> Data shown
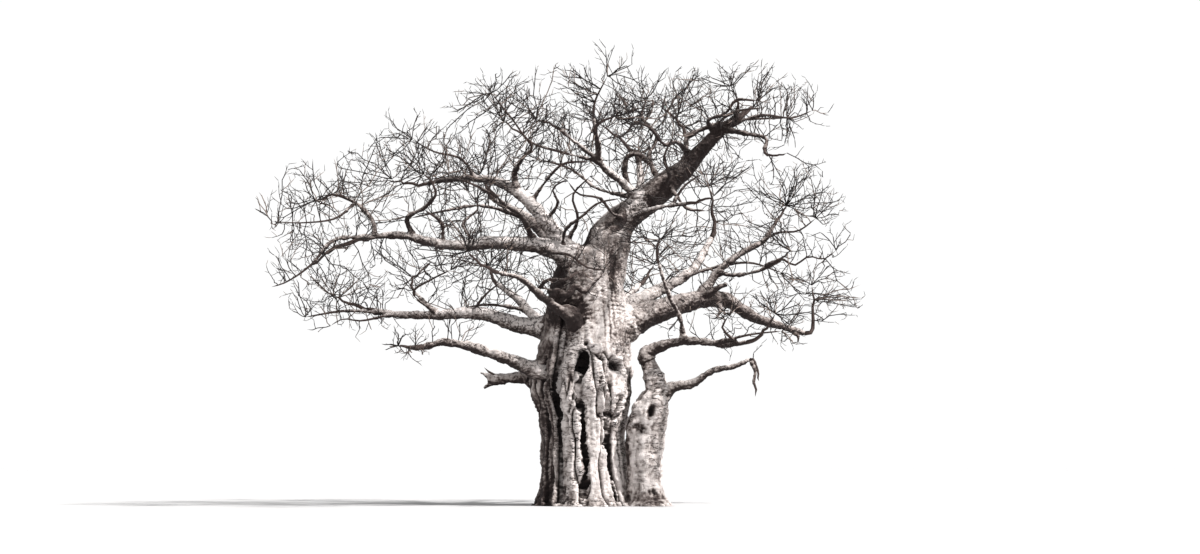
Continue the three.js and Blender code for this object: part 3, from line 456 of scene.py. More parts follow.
def barkMaterial(limb):
    material, tree = newMaterial("Baobab bark, " + limb)
    where = addNode(tree, "TexCoord").outputs["Object"]
    stretch = bark["stretch"][limb]

    def pattern(part):
        size, detail = bark[part]
        spread = addNode(tree, "Mapping", inputs={"Scale": stretch.get(part, stretch["usual"])},
                         links={"Vector": where})
        grain = {"Scale": 1 / size, "Detail": detail, "Roughness": bark["noise"]}
        return addNode(tree, "TexNoise", inputs=grain, links={"Vector": spread.outputs[0]}).outputs["Fac"]

    level = addNode(tree, "Attribute", {"attribute_name": "tone"}).outputs["Fac"]
    # how much painted shade lies in the folds at each place
    foldShade = addNode(tree, "Attribute", {"attribute_name": "foldShade"}).outputs["Fac"]
    patterns = {}
    for part, counts in bark["counts"].items():
        patterns[part] = pattern(part)
        centred = addNode(tree, "Math", {"operation": "SUBTRACT"}, {1: 0.5}, {0: patterns[part]}).outputs[0]
        level = addNode(tree, "Math", {"operation": "MULTIPLY_ADD"}, {1: counts},
                        {0: centred, 2: level}).outputs[0]
    hide = addNode(tree, "ValToRGB", links={"Fac": level})
    setStops(hide, [(spot, bark[part]) for part, spot in bark["stops"].items()])
    flecks = addNode(tree, "ValToRGB", links={"Fac": patterns["blotch"]})
    setStops(flecks, bark["fleck"])
    flecked = addNode(tree, "Math", {"operation": "MULTIPLY"}, {1: bark["fleckDark"]},
                      {0: flecks.outputs["Color"]}).outputs[0]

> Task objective
Repeat the data above exactly.

> Answer to this task
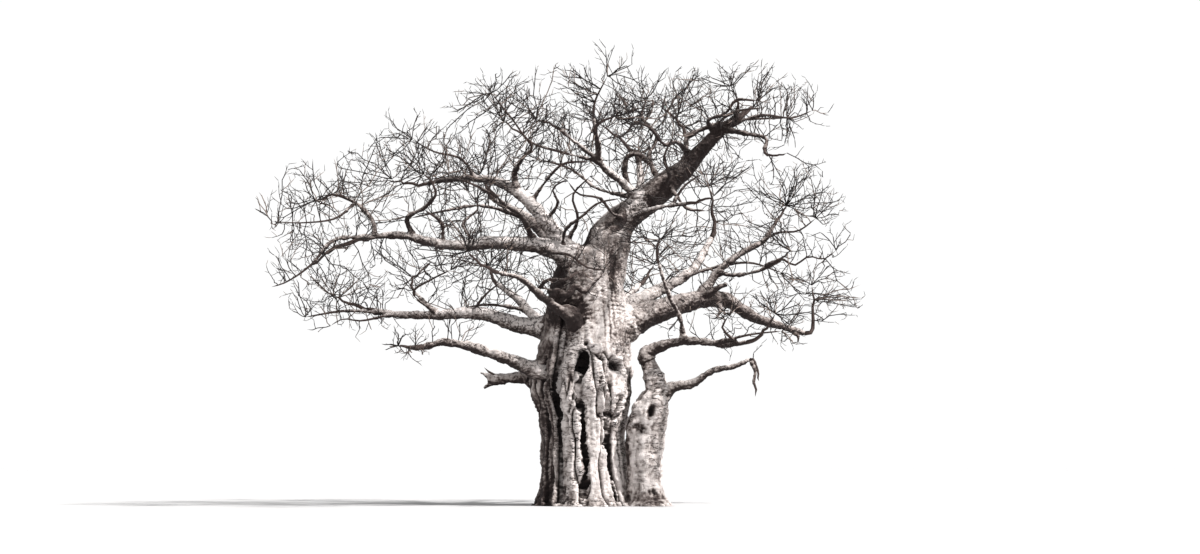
Continue the three.js and Blender code for this object: part 3, from line 456 of scene.py. More parts follow.
def barkMaterial(limb):
    material, tree = newMaterial("Baobab bark, " + limb)
    where = addNode(tree, "TexCoord").outputs["Object"]
    stretch = bark["stretch"][limb]

    def pattern(part):
        size, detail = bark[part]
        spread = addNode(tree, "Mapping", inputs={"Scale": stretch.get(part, stretch["usual"])},
                         links={"Vector": where})
        grain = {"Scale": 1 / size, "Detail": detail, "Roughness": bark["noise"]}
        return addNode(tree, "TexNoise", inputs=grain, links={"Vector": spread.outputs[0]}).outputs["Fac"]

    level = addNode(tree, "Attribute", {"attribute_name": "tone"}).outputs["Fac"]
    # how much painted shade lies in the folds at each place
    foldShade = addNode(tree, "Attribute", {"attribute_name": "foldShade"}).outputs["Fac"]
    patterns = {}
    for part, counts in bark["counts"].items():
        patterns[part] = pattern(part)
        centred = addNode(tree, "Math", {"operation": "SUBTRACT"}, {1: 0.5}, {0: patterns[part]}).outputs[0]
        level = addNode(tree, "Math", {"operation": "MULTIPLY_ADD"}, {1: counts},
                        {0: centred, 2: level}).outputs[0]
    hide = addNode(tree, "ValToRGB", links={"Fac": level})
    setStops(hide, [(spot, bark[part]) for part, spot in bark["stops"].items()])
    flecks = addNode(tree, "ValToRGB", links={"Fac": patterns["blotch"]})
    setStops(flecks, bark["fleck"])
    flecked = addNode(tree, "Math", {"operation": "MULTIPLY"}, {1: bark["fleckDark"]},
                      {0: flecks.outputs["Color"]}).outputs[0]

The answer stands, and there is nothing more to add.